— start of MATERIAL PROVIDED —

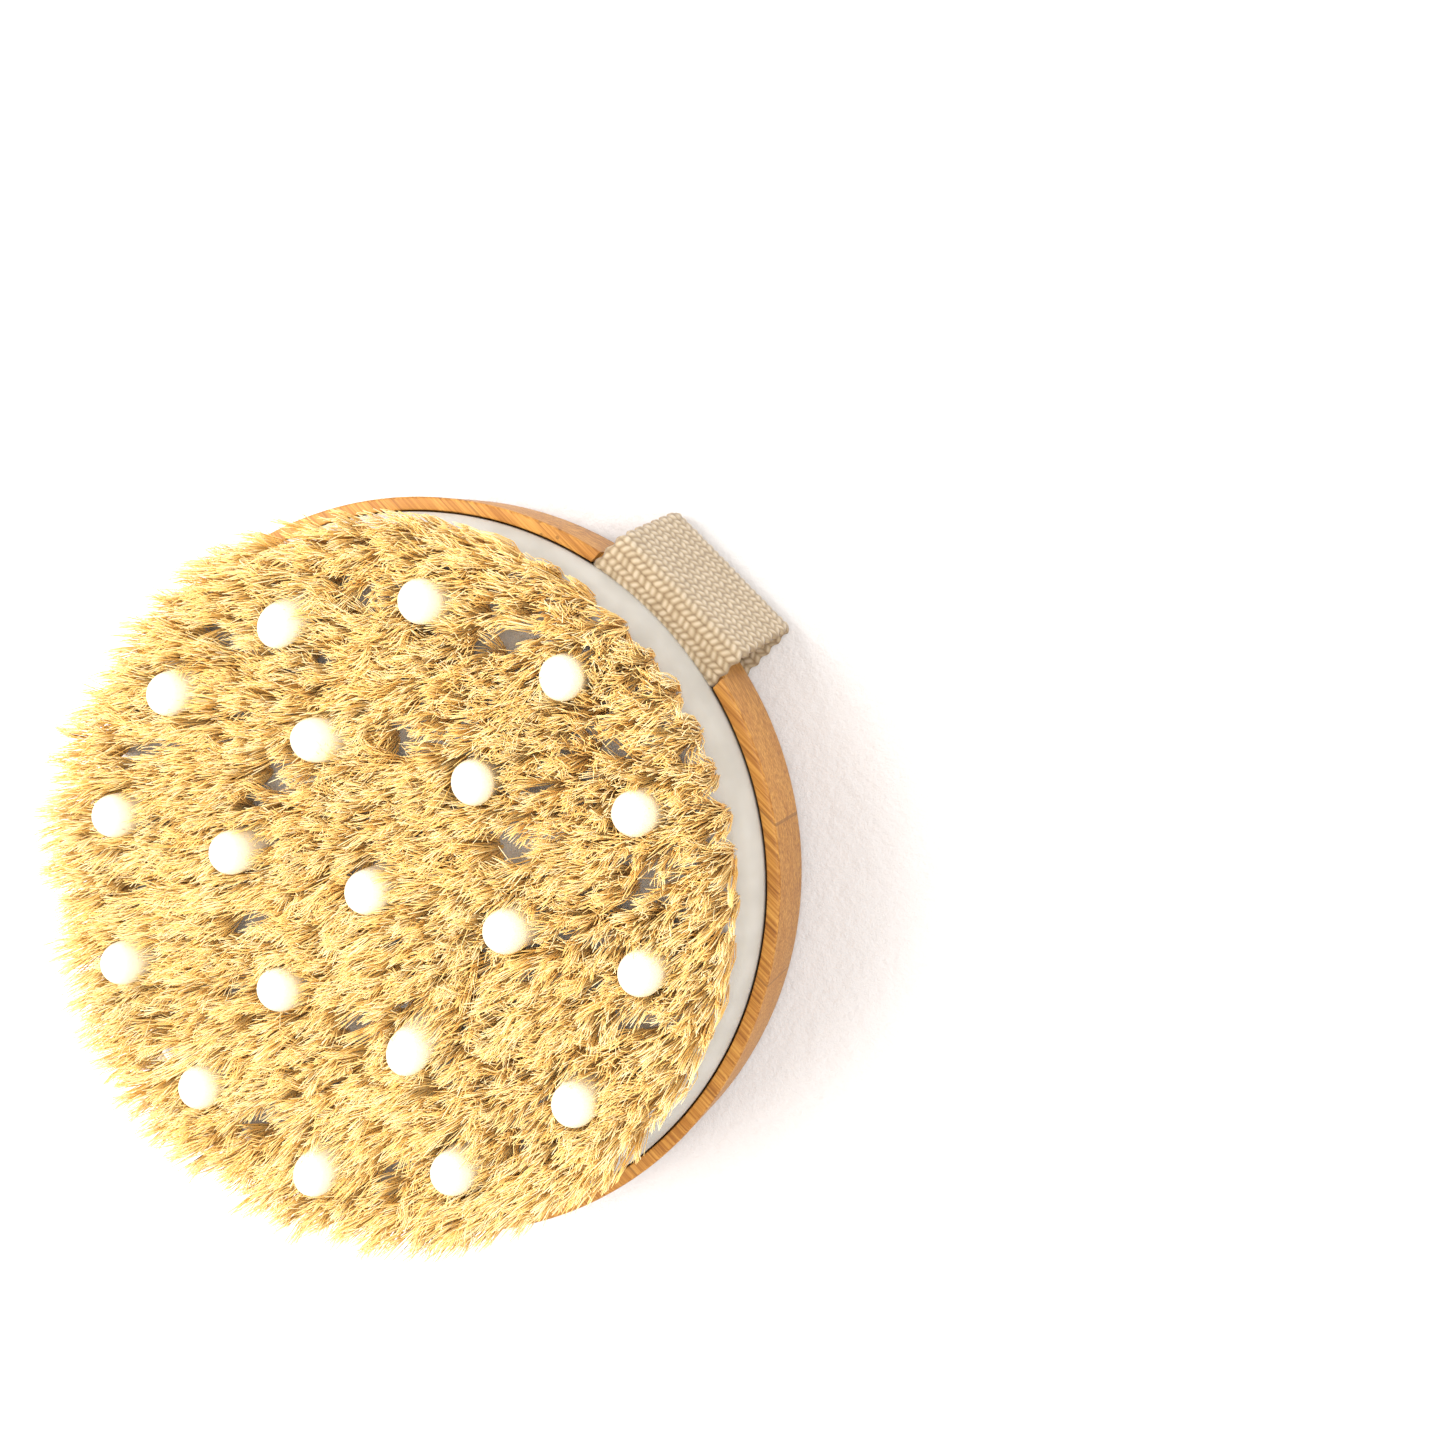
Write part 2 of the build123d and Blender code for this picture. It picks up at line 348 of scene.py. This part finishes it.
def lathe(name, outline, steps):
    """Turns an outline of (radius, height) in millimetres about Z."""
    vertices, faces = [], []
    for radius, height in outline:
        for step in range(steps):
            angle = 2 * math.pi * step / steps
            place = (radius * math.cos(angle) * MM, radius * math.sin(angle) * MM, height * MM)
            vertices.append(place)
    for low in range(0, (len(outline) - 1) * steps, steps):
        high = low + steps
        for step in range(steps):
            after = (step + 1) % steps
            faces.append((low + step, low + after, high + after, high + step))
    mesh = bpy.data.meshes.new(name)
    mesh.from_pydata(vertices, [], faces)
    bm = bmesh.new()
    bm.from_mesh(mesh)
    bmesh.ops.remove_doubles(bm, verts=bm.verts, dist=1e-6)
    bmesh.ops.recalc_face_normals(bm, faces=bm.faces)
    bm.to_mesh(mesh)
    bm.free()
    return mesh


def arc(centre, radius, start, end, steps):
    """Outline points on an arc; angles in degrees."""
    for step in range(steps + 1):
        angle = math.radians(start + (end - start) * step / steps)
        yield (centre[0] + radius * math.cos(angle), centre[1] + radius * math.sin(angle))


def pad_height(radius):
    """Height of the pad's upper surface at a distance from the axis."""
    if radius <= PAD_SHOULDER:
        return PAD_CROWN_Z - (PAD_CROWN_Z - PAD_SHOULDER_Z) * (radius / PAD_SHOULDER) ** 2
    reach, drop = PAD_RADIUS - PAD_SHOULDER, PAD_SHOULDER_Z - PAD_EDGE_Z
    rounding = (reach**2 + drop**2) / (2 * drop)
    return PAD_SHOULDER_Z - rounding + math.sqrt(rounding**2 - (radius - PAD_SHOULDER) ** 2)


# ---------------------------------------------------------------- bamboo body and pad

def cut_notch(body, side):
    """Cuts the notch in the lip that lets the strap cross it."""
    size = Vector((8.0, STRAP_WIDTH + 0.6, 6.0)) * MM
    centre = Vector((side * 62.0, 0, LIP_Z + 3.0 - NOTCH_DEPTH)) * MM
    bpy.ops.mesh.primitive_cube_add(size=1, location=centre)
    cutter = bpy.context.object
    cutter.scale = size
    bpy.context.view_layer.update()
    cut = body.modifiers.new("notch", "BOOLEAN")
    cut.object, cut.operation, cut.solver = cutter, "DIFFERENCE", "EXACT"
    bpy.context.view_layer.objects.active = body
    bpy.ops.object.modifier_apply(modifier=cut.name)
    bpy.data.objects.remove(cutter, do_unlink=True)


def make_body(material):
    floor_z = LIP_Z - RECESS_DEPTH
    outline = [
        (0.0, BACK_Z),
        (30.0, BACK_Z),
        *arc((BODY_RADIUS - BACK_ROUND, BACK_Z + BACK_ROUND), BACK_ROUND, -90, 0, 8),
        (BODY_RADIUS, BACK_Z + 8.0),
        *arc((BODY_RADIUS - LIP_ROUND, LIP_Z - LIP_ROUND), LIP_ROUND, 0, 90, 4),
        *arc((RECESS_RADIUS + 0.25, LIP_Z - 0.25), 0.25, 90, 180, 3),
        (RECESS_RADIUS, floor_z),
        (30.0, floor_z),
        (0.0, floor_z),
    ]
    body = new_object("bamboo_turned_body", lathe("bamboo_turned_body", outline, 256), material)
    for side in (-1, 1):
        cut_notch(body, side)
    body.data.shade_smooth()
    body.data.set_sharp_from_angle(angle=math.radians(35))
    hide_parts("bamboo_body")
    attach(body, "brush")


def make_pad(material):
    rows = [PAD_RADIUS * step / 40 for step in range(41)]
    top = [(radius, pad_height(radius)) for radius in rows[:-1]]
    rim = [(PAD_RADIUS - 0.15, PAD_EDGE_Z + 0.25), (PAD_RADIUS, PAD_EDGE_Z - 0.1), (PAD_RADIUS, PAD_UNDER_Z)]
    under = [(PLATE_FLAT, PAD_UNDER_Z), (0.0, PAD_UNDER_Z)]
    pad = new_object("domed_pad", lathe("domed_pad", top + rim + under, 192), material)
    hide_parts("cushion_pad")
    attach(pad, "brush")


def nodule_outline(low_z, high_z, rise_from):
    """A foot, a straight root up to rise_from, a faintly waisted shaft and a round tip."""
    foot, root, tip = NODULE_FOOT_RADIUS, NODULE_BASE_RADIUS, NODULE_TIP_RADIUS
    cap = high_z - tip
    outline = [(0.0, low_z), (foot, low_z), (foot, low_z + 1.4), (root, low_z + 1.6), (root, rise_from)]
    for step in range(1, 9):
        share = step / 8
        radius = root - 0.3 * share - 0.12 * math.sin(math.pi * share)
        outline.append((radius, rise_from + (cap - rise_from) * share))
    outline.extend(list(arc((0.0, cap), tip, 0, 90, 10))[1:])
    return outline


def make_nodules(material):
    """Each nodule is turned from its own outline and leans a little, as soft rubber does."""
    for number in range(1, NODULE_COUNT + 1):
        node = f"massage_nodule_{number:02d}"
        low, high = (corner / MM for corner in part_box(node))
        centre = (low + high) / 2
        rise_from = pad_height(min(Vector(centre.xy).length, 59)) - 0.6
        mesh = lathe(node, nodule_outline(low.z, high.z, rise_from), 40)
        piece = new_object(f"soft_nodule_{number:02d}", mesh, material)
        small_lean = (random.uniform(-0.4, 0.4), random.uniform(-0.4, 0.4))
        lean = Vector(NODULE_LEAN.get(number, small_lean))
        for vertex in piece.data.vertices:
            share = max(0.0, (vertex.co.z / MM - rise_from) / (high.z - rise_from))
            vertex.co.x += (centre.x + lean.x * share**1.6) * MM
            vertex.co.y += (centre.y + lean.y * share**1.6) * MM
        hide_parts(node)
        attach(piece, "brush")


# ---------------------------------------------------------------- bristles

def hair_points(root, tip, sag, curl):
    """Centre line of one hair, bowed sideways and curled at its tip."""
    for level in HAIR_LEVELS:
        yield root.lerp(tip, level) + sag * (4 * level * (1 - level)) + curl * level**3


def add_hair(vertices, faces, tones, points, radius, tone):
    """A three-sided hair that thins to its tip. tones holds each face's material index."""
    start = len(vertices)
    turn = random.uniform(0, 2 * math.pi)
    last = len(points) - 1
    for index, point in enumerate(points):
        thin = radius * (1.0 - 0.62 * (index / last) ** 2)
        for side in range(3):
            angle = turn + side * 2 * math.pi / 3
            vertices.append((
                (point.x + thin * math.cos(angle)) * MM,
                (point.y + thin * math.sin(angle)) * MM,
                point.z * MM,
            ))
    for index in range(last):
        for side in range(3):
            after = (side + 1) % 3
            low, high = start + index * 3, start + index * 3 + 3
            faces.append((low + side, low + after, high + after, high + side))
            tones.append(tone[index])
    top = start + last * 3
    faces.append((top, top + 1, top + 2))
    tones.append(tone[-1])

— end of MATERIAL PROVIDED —

Quote each line of the data above exactly as written.

* RESPONSE TO THE EXERCISE *
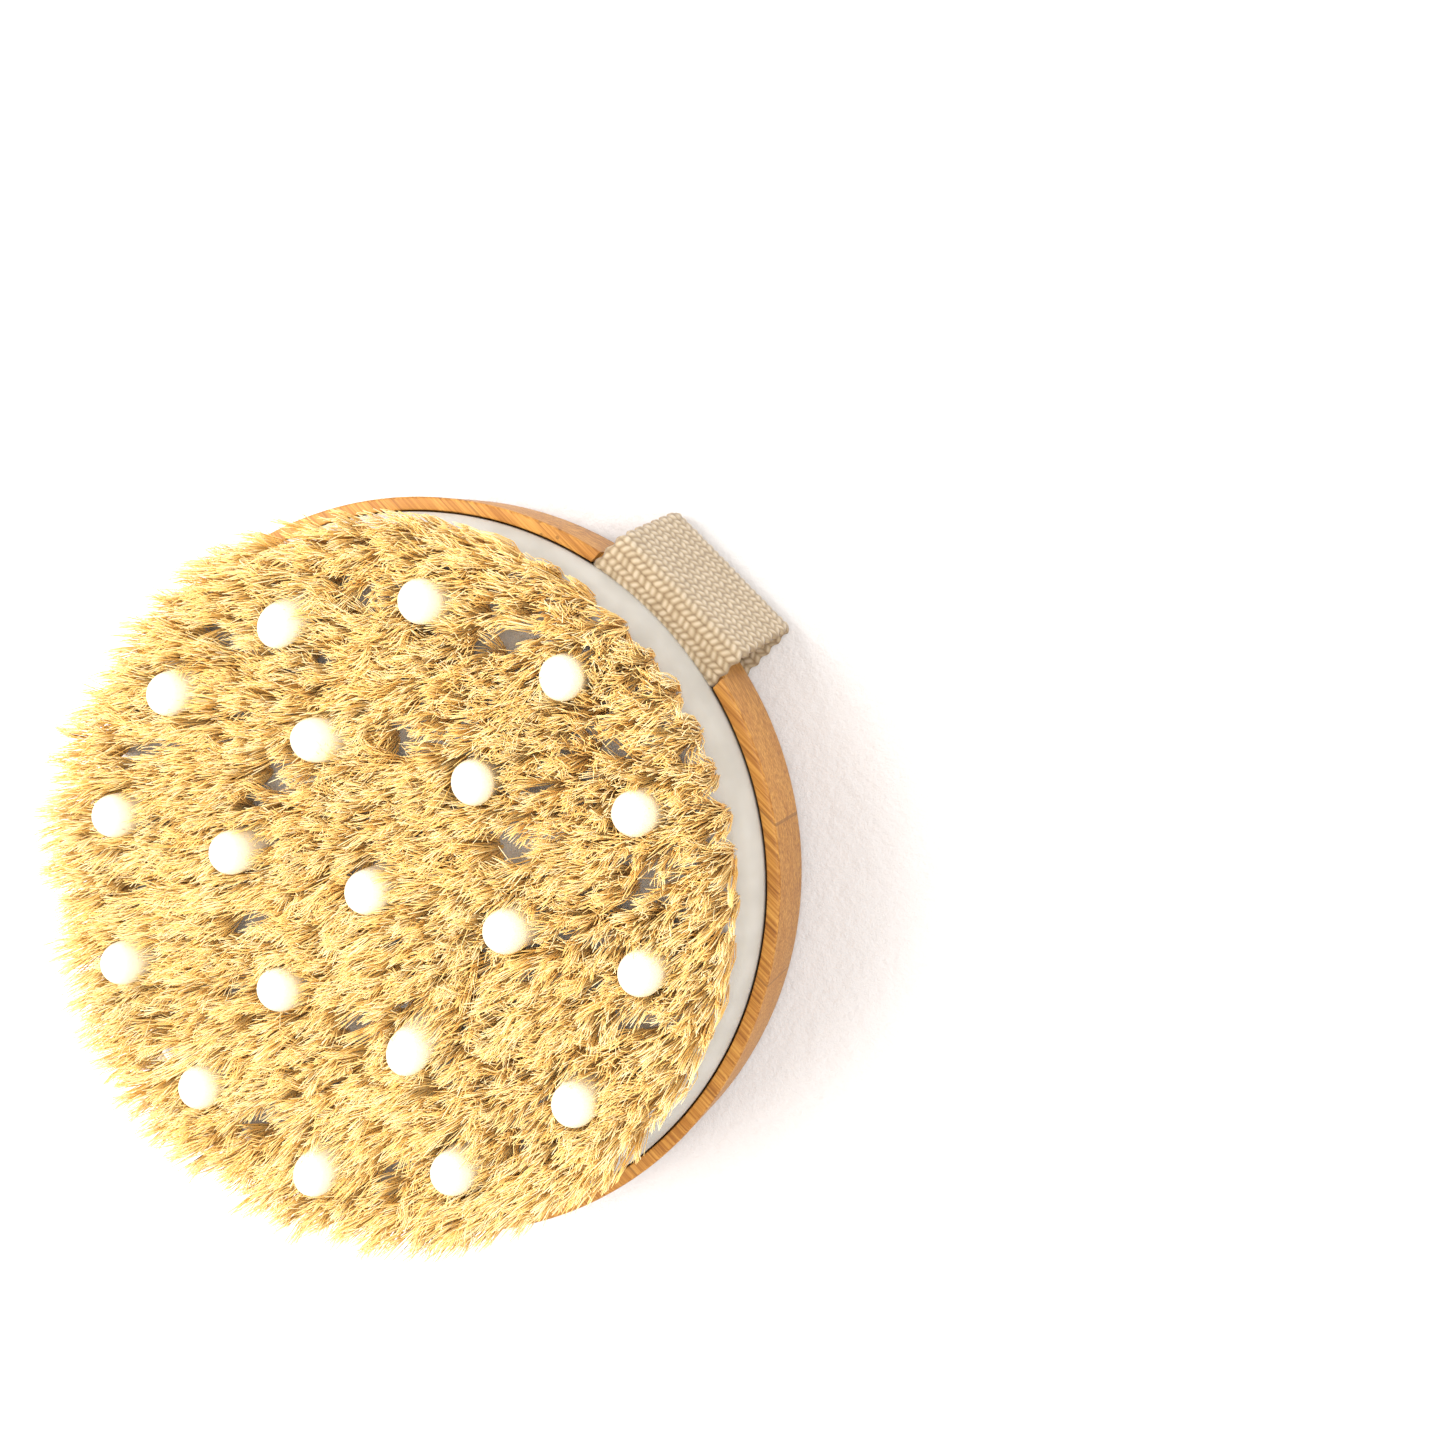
Write part 2 of the build123d and Blender code for this picture. It picks up at line 348 of scene.py. This part finishes it.
def lathe(name, outline, steps):
    """Turns an outline of (radius, height) in millimetres about Z."""
    vertices, faces = [], []
    for radius, height in outline:
        for step in range(steps):
            angle = 2 * math.pi * step / steps
            place = (radius * math.cos(angle) * MM, radius * math.sin(angle) * MM, height * MM)
            vertices.append(place)
    for low in range(0, (len(outline) - 1) * steps, steps):
        high = low + steps
        for step in range(steps):
            after = (step + 1) % steps
            faces.append((low + step, low + after, high + after, high + step))
    mesh = bpy.data.meshes.new(name)
    mesh.from_pydata(vertices, [], faces)
    bm = bmesh.new()
    bm.from_mesh(mesh)
    bmesh.ops.remove_doubles(bm, verts=bm.verts, dist=1e-6)
    bmesh.ops.recalc_face_normals(bm, faces=bm.faces)
    bm.to_mesh(mesh)
    bm.free()
    return mesh


def arc(centre, radius, start, end, steps):
    """Outline points on an arc; angles in degrees."""
    for step in range(steps + 1):
        angle = math.radians(start + (end - start) * step / steps)
        yield (centre[0] + radius * math.cos(angle), centre[1] + radius * math.sin(angle))


def pad_height(radius):
    """Height of the pad's upper surface at a distance from the axis."""
    if radius <= PAD_SHOULDER:
        return PAD_CROWN_Z - (PAD_CROWN_Z - PAD_SHOULDER_Z) * (radius / PAD_SHOULDER) ** 2
    reach, drop = PAD_RADIUS - PAD_SHOULDER, PAD_SHOULDER_Z - PAD_EDGE_Z
    rounding = (reach**2 + drop**2) / (2 * drop)
    return PAD_SHOULDER_Z - rounding + math.sqrt(rounding**2 - (radius - PAD_SHOULDER) ** 2)


# ---------------------------------------------------------------- bamboo body and pad

def cut_notch(body, side):
    """Cuts the notch in the lip that lets the strap cross it."""
    size = Vector((8.0, STRAP_WIDTH + 0.6, 6.0)) * MM
    centre = Vector((side * 62.0, 0, LIP_Z + 3.0 - NOTCH_DEPTH)) * MM
    bpy.ops.mesh.primitive_cube_add(size=1, location=centre)
    cutter = bpy.context.object
    cutter.scale = size
    bpy.context.view_layer.update()
    cut = body.modifiers.new("notch", "BOOLEAN")
    cut.object, cut.operation, cut.solver = cutter, "DIFFERENCE", "EXACT"
    bpy.context.view_layer.objects.active = body
    bpy.ops.object.modifier_apply(modifier=cut.name)
    bpy.data.objects.remove(cutter, do_unlink=True)


def make_body(material):
    floor_z = LIP_Z - RECESS_DEPTH
    outline = [
        (0.0, BACK_Z),
        (30.0, BACK_Z),
        *arc((BODY_RADIUS - BACK_ROUND, BACK_Z + BACK_ROUND), BACK_ROUND, -90, 0, 8),
        (BODY_RADIUS, BACK_Z + 8.0),
        *arc((BODY_RADIUS - LIP_ROUND, LIP_Z - LIP_ROUND), LIP_ROUND, 0, 90, 4),
        *arc((RECESS_RADIUS + 0.25, LIP_Z - 0.25), 0.25, 90, 180, 3),
        (RECESS_RADIUS, floor_z),
        (30.0, floor_z),
        (0.0, floor_z),
    ]
    body = new_object("bamboo_turned_body", lathe("bamboo_turned_body", outline, 256), material)
    for side in (-1, 1):
        cut_notch(body, side)
    body.data.shade_smooth()
    body.data.set_sharp_from_angle(angle=math.radians(35))
    hide_parts("bamboo_body")
    attach(body, "brush")


def make_pad(material):
    rows = [PAD_RADIUS * step / 40 for step in range(41)]
    top = [(radius, pad_height(radius)) for radius in rows[:-1]]
    rim = [(PAD_RADIUS - 0.15, PAD_EDGE_Z + 0.25), (PAD_RADIUS, PAD_EDGE_Z - 0.1), (PAD_RADIUS, PAD_UNDER_Z)]
    under = [(PLATE_FLAT, PAD_UNDER_Z), (0.0, PAD_UNDER_Z)]
    pad = new_object("domed_pad", lathe("domed_pad", top + rim + under, 192), material)
    hide_parts("cushion_pad")
    attach(pad, "brush")


def nodule_outline(low_z, high_z, rise_from):
    """A foot, a straight root up to rise_from, a faintly waisted shaft and a round tip."""
    foot, root, tip = NODULE_FOOT_RADIUS, NODULE_BASE_RADIUS, NODULE_TIP_RADIUS
    cap = high_z - tip
    outline = [(0.0, low_z), (foot, low_z), (foot, low_z + 1.4), (root, low_z + 1.6), (root, rise_from)]
    for step in range(1, 9):
        share = step / 8
        radius = root - 0.3 * share - 0.12 * math.sin(math.pi * share)
        outline.append((radius, rise_from + (cap - rise_from) * share))
    outline.extend(list(arc((0.0, cap), tip, 0, 90, 10))[1:])
    return outline


def make_nodules(material):
    """Each nodule is turned from its own outline and leans a little, as soft rubber does."""
    for number in range(1, NODULE_COUNT + 1):
        node = f"massage_nodule_{number:02d}"
        low, high = (corner / MM for corner in part_box(node))
        centre = (low + high) / 2
        rise_from = pad_height(min(Vector(centre.xy).length, 59)) - 0.6
        mesh = lathe(node, nodule_outline(low.z, high.z, rise_from), 40)
        piece = new_object(f"soft_nodule_{number:02d}", mesh, material)
        small_lean = (random.uniform(-0.4, 0.4), random.uniform(-0.4, 0.4))
        lean = Vector(NODULE_LEAN.get(number, small_lean))
        for vertex in piece.data.vertices:
            share = max(0.0, (vertex.co.z / MM - rise_from) / (high.z - rise_from))
            vertex.co.x += (centre.x + lean.x * share**1.6) * MM
            vertex.co.y += (centre.y + lean.y * share**1.6) * MM
        hide_parts(node)
        attach(piece, "brush")


# ---------------------------------------------------------------- bristles

def hair_points(root, tip, sag, curl):
    """Centre line of one hair, bowed sideways and curled at its tip."""
    for level in HAIR_LEVELS:
        yield root.lerp(tip, level) + sag * (4 * level * (1 - level)) + curl * level**3


def add_hair(vertices, faces, tones, points, radius, tone):
    """A three-sided hair that thins to its tip. tones holds each face's material index."""
    start = len(vertices)
    turn = random.uniform(0, 2 * math.pi)
    last = len(points) - 1
    for index, point in enumerate(points):
        thin = radius * (1.0 - 0.62 * (index / last) ** 2)
        for side in range(3):
            angle = turn + side * 2 * math.pi / 3
            vertices.append((
                (point.x + thin * math.cos(angle)) * MM,
                (point.y + thin * math.sin(angle)) * MM,
                point.z * MM,
            ))
    for index in range(last):
        for side in range(3):
            after = (side + 1) % 3
            low, high = start + index * 3, start + index * 3 + 3
            faces.append((low + side, low + after, high + after, high + side))
            tones.append(tone[index])
    top = start + last * 3
    faces.append((top, top + 1, top + 2))
    tones.append(tone[-1])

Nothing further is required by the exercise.